Borrowed from the Naional Gallery of Oslo, the portrait of writer Hans Jaeger haunts you with his stare, his drink and his position. The loose strokes describe a mood, an inner state, rather than a purely realistic representation. A true masterpiece.

Friendship, Loyalty, and Quiet Devotion
Not all the portraits are confrontational. Toward the end, the tone shifts. I paused in front of the dual paintings of Ludvig Karsten, one destined for the world, the other kept by Munch for himself. These were not just portraits. They were emotional keepsakes. Here, Munch painted not out of necessity or even compulsion, but gratitude.

And then came a painting that stopped me entirely: Model with a Green Scarf (Sultan Abdul Karim) (1916). Karim, Munch’s chauffeur and assistant, was a Black man whose portrait is rendered with unprecedented tenderness. He stares out from beneath a warm scarf, his eyes human, serene, seen. Munch does not exoticize or reduce him. He dignifies him. In a world that too often overlooked people like Karim, Munch made sure he would not disappear.
The Art of Exposure
Curator Alison Smith writes, “Munch wanted to delve behind everyone’s mask.” He was not interested in idealized faces or flattering likenesses. He was interested in what lay beneath the surface: “He wasn’t painting vanity or flattery. He was painting confrontation, between the subject and their own mind.”
This show contains more than forty works spanning fifty years, and they chart a remarkable evolution—from tight naturalism to violent expressionism—but the emotional core never wavers.

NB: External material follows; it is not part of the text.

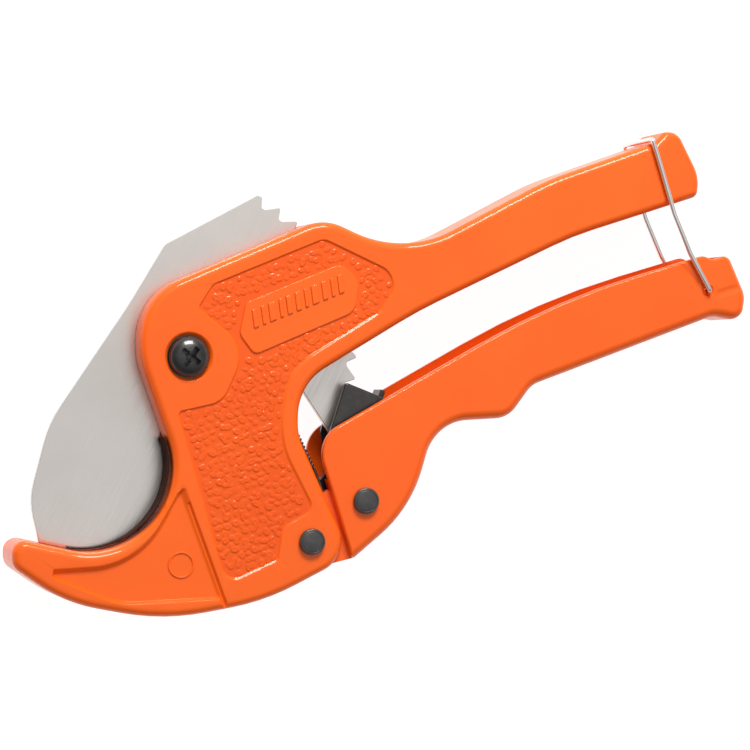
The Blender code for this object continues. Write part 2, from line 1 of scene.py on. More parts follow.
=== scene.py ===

Munch painted people in all their paradoxes: brilliant and broken, tender and cruel, radiant and fading.
Leaving with Munch’s Eyes
As I walked back through the galleries, I found myself rethinking that young self-portrait. What had once looked like a polite introduction now seemed like the opening move in a lifelong experiment in honesty. Munch, the eternal observer, had turned his gaze inward, then outward, then back again.
By the time I exited, I no longer felt like I visited an exhibition. I felt like I was introduced to his world: a place where every face tells a story, and every story reveals something about ourselves.